More importantly, tenure, when combined with a rigorous, open and frequent review system, and application for competitive funding, continues to offer the best environment to foster a career spent widening and deepening human understanding. Tenure provides the security to pursue some contributions of less direct and immediate application than those needed to win it, but which can be of most enduring long-term value. The ten-year renewable contracts that McNutt suggests might not prohibit such work. Experience, however, suggests otherwise: the need to develop papers that will contribute directly towards contract renewal inhibits an overseas colleague from exploring potentially fascinating areas of interdisciplinary cross over. Faculty in McNutt's tenure-free universities would likely find themselves beholden to immediate-impact research, and funding agency policy including, at the present, an increasingly policing Congress.

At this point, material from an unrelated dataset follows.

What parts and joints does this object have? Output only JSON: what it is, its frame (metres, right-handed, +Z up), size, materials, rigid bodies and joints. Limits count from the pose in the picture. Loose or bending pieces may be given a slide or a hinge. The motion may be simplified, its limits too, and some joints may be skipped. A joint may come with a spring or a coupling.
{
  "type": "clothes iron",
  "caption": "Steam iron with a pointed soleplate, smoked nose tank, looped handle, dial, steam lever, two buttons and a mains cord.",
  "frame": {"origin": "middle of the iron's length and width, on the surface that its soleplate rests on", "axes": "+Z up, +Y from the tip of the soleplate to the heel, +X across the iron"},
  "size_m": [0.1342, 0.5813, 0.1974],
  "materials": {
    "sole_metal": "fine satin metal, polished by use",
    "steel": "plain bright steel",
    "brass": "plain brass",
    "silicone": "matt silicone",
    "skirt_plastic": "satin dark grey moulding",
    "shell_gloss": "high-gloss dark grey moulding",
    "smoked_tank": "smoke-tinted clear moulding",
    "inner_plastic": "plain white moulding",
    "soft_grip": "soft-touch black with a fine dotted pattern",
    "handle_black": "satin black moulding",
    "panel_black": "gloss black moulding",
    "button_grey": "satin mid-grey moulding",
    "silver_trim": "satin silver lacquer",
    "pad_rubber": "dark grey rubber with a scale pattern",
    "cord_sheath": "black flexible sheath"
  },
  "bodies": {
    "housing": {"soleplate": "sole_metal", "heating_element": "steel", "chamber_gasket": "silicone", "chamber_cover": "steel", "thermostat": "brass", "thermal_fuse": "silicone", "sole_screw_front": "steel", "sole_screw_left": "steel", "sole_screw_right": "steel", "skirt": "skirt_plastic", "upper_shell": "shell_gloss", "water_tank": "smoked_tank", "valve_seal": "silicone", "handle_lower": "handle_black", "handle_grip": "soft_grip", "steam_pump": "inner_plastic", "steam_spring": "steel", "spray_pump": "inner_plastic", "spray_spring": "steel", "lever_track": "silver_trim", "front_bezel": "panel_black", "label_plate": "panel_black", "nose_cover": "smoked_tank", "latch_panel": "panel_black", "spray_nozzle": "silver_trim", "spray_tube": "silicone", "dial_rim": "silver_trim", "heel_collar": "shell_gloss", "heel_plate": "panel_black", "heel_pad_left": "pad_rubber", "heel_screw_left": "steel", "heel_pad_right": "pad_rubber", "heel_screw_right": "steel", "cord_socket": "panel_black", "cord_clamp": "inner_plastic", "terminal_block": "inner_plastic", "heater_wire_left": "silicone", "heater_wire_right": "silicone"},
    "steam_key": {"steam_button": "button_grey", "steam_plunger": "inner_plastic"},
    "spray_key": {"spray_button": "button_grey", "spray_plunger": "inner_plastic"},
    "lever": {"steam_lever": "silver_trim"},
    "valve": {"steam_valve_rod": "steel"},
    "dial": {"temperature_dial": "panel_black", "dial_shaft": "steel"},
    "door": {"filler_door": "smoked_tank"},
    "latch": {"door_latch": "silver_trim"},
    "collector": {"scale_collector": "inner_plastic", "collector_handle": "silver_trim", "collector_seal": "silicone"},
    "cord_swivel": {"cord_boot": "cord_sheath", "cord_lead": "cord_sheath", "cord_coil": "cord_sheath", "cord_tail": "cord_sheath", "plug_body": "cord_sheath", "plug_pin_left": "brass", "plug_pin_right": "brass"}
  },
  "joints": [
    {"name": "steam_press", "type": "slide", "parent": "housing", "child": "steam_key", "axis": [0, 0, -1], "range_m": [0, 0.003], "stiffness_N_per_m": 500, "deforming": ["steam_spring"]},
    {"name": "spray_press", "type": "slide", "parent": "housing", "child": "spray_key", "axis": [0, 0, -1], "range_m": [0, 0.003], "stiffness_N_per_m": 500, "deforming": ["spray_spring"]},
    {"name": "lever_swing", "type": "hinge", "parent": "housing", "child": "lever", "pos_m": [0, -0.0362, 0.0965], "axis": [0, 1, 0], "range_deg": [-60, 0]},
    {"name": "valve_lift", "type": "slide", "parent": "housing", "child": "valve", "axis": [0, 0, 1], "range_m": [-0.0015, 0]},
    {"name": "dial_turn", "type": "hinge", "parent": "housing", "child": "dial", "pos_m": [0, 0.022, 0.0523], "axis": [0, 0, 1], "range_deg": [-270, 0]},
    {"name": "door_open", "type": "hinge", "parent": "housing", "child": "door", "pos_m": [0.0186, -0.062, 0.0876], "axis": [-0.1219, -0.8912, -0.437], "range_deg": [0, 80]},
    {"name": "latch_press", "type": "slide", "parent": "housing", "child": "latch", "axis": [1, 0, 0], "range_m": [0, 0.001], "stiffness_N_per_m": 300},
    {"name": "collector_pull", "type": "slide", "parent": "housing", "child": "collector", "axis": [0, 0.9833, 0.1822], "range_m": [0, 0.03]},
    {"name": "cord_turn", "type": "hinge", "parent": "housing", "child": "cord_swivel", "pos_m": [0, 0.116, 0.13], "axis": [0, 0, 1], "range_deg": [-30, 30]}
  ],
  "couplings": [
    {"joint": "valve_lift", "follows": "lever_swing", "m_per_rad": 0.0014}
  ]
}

McNutt's suggestion that the proposed ten-year contract is two-way street, freeing attractive faculty to move as they see fit, shines less brightly when one considers that at present senior tenured professors are commonly lured away from their current positions with the promise of higher pay, more facilities, better colleagues, or a more prestigious environment. There are also several practical reasons why institutions need to retain research-strong senior faculty, including involvement in shared governance and institutional memory. If faculty turnover is increased, how does a department retain identity and cohesion, and not risk elevating the number and influence of administrators? Furthermore, when there is the need to talk truth to power, tenure provides the security to do so.

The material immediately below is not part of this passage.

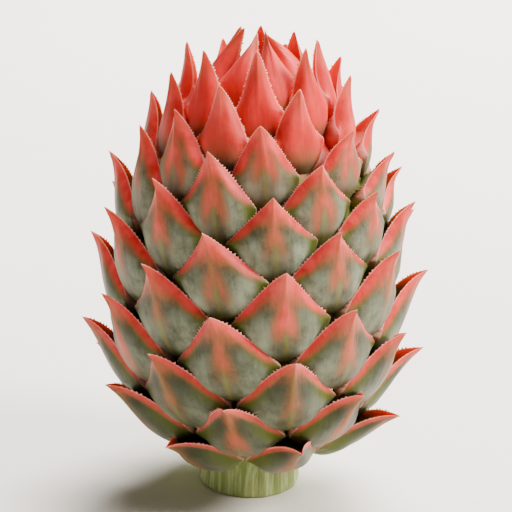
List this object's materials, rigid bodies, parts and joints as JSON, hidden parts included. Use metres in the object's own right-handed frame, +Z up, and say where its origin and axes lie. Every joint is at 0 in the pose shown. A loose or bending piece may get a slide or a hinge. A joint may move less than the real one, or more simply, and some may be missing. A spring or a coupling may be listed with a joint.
{
  "type": "pineapple",
  "caption": "Young red-bracted pineapple as picked: a short cut stem, a fleshy body and a spiral of pointed bracts closed into a crown bud on top.",
  "frame": {"origin": "middle of the stem's flat cut face, which the fruit stands on", "axes": "+Z up along the stem and the fruit's axis, towards the crown bud; -Y is the side seen from the front; +X to the right of it"},
  "size_m": [0.0869, 0.0865, 0.1208],
  "materials": {
    "stem": "satin",
    "flesh": "satin",
    "bract": "satin",
    "crown": "satin"
  },
  "bodies": {
    "root": {"stem": "stem", "fruit_body": "flesh", "bract_01": "bract", "bract_02": "bract", "bract_03": "bract", "bract_04": "bract", "bract_05": "bract", "bract_06": "bract", "bract_07": "bract", "bract_08": "bract", "bract_09": "bract", "bract_10": "bract", "bract_11": "bract", "bract_12": "bract", "bract_13": "bract", "bract_14": "bract", "bract_15": "bract", "bract_16": "bract", "bract_17": "bract", "bract_18": "bract", "bract_19": "bract", "bract_20": "bract", "bract_21": "bract", "bract_22": "bract", "bract_23": "bract", "bract_24": "bract", "bract_25": "bract", "bract_26": "bract", "bract_27": "bract", "bract_28": "bract", "bract_29": "bract", "bract_30": "bract", "bract_31": "bract", "bract_32": "bract", "bract_33": "bract", "bract_34": "bract", "bract_35": "bract", "bract_36": "bract", "bract_37": "bract", "bract_38": "bract", "bract_39": "bract", "bract_40": "bract", "bract_41": "bract", "bract_42": "bract", "bract_43": "bract", "bract_44": "bract", "bract_45": "bract", "bract_46": "bract", "bract_47": "bract", "bract_48": "bract", "bract_49": "bract", "bract_50": "bract", "bract_51": "bract", "bract_52": "bract", "bract_53": "bract", "bract_54": "bract", "bract_55": "bract", "bract_56": "bract", "bract_57": "bract", "crown_bud": "crown"}
  },
  "joints": []
}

In the real world, tenure is not necessarily the binary "either you have a permanent job or you don't" system that is commonly portrayed. For example, the University of California has two advancement systems for tenure-track faculty that progress in parallel. The "promotion" system considers tenure, full professorship, and further distinctions beyond, while the "merit" system reviews progress every two years for assistant and associate professors, and every three for most full professors. Faculty are expected to actively engage in considering their departmental colleagues' merit applications. In my department, all associate and full professors vote on all merit/promotion applications, including those of senior tenured faculty. Because the department is strong, the standard of tenured faculty is maintained not by the threat of being fired, but by the wish to retain the respect of one's peers. This stick is more civil than the threat of unemployment, but for those who are serious about their research it is none-the-less sharp. In addition, mechanisms exist to remove tenured faculty in the case of non-performance, and have been enacted. Several later-career faculty in our department continue with outstanding research programs and win large grants, but have chosen to do so in retirement because of attractive provisions allowing them to retain facilities to do so. The expanding strength of the department is also allowing us to replace our few non-tenure-track lecturers with tenure track faculty. In these ways at least two of McNutt's concerns have been met without giving up the benefits of tenure itself.

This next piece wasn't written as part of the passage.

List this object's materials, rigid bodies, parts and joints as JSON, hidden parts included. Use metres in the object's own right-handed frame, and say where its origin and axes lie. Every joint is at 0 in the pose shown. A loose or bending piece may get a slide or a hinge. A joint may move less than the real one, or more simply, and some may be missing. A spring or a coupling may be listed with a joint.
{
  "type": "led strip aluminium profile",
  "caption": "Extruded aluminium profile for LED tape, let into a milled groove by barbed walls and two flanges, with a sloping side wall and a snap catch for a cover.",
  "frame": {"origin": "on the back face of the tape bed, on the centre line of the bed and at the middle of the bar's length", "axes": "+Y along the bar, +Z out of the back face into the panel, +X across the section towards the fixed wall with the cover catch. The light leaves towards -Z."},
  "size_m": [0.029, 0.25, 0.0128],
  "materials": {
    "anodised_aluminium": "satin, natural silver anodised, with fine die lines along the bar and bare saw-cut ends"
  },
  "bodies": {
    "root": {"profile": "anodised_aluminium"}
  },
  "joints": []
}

A professor's duties also include teaching. The quality of teaching is commonly a significant issue in winning tenure, and renewal criteria of the ten-year contract might consider this, with the positive effect of keeping faculty striving for strong evaluations from students (presently considered routinely for all faculty in the UC merit system). But when tenure-free faculty are focusing increasingly on short-term research and funding success, their institutions may be tempted to lower the teaching bar, or weigh student happiness over innovation and effectiveness in pedagogy. In particular, the loss of tenure could discourage faculty from taking steps beyond the classroom itself, such as devoting the time needed to produce textbooks and on-line resources.

Tenure is a remarkable institution that deserves active discussion of the kind Dr. McNutt's editorial has initiated. If maintained, it must be for its positive advantages, rather than due to inertia alone. However, when applied alongside strong, open and ongoing merit-based review, the tenure system continues to provide the best mechanism to ensure that faculty best develop the full depth of their potential to further humanity's understanding of the universe around us.